*MATERIAL FOR THE TASK*
-=-=-=-=-

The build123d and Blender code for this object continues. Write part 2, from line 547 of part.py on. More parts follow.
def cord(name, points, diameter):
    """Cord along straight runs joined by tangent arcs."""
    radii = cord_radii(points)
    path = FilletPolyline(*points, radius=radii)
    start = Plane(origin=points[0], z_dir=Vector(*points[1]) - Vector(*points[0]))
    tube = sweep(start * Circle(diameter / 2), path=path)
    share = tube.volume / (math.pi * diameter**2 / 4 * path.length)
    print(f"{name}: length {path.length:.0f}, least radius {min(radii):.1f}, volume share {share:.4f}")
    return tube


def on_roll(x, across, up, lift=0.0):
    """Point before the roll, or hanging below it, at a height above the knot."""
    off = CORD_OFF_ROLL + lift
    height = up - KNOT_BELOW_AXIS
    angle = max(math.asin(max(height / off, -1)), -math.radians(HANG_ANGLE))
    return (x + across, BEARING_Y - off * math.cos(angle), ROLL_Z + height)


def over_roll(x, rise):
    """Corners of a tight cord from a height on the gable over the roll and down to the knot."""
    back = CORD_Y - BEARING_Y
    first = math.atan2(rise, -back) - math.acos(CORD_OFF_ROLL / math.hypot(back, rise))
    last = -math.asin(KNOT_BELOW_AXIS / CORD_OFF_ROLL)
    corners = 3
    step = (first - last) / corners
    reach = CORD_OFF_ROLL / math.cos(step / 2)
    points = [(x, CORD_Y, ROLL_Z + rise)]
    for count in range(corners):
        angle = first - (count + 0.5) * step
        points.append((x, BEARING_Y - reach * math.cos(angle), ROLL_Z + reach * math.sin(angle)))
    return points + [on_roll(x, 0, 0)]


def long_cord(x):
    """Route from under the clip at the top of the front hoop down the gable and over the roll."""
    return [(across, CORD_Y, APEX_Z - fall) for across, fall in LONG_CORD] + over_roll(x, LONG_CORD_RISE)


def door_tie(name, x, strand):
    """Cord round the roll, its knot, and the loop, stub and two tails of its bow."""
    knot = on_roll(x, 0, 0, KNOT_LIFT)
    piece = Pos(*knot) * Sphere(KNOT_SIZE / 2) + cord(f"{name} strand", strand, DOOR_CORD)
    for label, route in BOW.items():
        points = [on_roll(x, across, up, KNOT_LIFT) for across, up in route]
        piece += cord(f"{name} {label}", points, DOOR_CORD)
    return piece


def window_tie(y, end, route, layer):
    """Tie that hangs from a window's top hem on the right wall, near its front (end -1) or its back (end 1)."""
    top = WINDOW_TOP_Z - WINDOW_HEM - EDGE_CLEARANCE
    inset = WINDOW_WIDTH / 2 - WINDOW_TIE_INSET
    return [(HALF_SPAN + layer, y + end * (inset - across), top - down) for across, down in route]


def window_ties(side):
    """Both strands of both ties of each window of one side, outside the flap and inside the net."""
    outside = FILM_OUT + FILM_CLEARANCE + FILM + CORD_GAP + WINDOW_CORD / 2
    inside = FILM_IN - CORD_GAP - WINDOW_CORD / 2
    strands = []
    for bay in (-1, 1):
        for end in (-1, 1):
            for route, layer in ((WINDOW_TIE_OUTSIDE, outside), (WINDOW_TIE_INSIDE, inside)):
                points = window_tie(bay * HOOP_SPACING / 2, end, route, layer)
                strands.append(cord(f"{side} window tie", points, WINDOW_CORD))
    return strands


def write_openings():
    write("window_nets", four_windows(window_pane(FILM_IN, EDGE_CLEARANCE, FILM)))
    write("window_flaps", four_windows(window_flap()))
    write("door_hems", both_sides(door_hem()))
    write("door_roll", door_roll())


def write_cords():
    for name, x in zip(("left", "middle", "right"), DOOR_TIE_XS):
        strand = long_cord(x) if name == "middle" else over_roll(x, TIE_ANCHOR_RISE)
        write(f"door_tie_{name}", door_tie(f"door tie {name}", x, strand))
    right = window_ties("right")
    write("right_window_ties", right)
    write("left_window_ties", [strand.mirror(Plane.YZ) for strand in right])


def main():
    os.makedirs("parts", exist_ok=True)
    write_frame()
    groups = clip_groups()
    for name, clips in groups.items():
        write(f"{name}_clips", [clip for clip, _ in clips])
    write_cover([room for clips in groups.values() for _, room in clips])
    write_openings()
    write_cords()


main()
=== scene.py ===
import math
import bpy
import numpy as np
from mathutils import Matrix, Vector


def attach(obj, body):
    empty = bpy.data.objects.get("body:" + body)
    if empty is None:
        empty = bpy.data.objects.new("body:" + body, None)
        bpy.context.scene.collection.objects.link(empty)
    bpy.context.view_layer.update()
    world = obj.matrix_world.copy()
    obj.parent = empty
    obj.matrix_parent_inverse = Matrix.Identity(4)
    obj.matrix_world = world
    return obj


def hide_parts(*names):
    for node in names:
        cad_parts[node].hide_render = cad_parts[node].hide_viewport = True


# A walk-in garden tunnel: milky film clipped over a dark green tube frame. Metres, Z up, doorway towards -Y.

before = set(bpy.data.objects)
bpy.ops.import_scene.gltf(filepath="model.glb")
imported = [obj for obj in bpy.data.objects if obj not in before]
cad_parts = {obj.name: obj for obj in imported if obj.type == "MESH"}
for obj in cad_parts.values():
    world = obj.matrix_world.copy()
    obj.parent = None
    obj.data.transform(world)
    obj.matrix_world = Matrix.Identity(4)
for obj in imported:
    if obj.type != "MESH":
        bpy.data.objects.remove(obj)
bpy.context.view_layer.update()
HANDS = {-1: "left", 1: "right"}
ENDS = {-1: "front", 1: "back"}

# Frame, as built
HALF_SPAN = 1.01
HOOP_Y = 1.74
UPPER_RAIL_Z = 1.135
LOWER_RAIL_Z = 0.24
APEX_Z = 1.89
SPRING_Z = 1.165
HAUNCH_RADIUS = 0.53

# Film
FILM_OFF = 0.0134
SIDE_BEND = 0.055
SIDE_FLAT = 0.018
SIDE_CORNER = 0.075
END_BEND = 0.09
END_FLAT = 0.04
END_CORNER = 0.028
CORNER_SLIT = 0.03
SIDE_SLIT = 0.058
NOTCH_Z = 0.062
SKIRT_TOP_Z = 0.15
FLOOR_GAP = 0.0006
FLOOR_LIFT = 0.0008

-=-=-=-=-

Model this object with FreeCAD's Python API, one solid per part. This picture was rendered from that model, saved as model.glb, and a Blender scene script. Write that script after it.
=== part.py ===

-=-=-=-=-

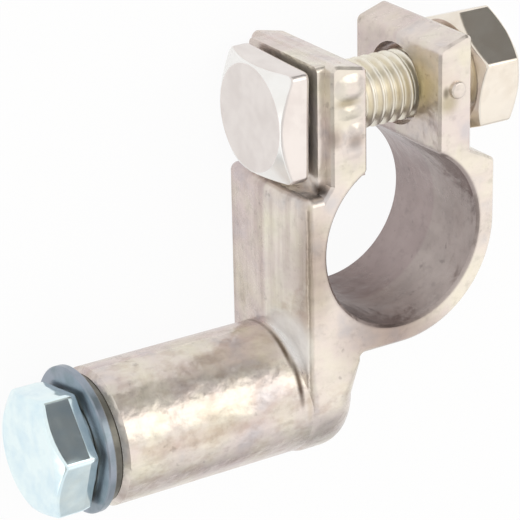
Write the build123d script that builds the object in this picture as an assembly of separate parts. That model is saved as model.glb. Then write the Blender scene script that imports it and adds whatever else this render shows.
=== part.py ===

-=-=-=-=-

Give again the run of lines that opens at the line with "write_cover([room for clips" and closes at the line with "for node in", exactly, and only that run.

    write_cover([room for clips in groups.values() for _, room in clips])
    write_openings()
    write_cords()


main()
=== scene.py ===
import math
import bpy
import numpy as np
from mathutils import Matrix, Vector


def attach(obj, body):
    empty = bpy.data.objects.get("body:" + body)
    if empty is None:
        empty = bpy.data.objects.new("body:" + body, None)
        bpy.context.scene.collection.objects.link(empty)
    bpy.context.view_layer.update()
    world = obj.matrix_world.copy()
    obj.parent = empty
    obj.matrix_parent_inverse = Matrix.Identity(4)
    obj.matrix_world = world
    return obj


def hide_parts(*names):
    for node in names:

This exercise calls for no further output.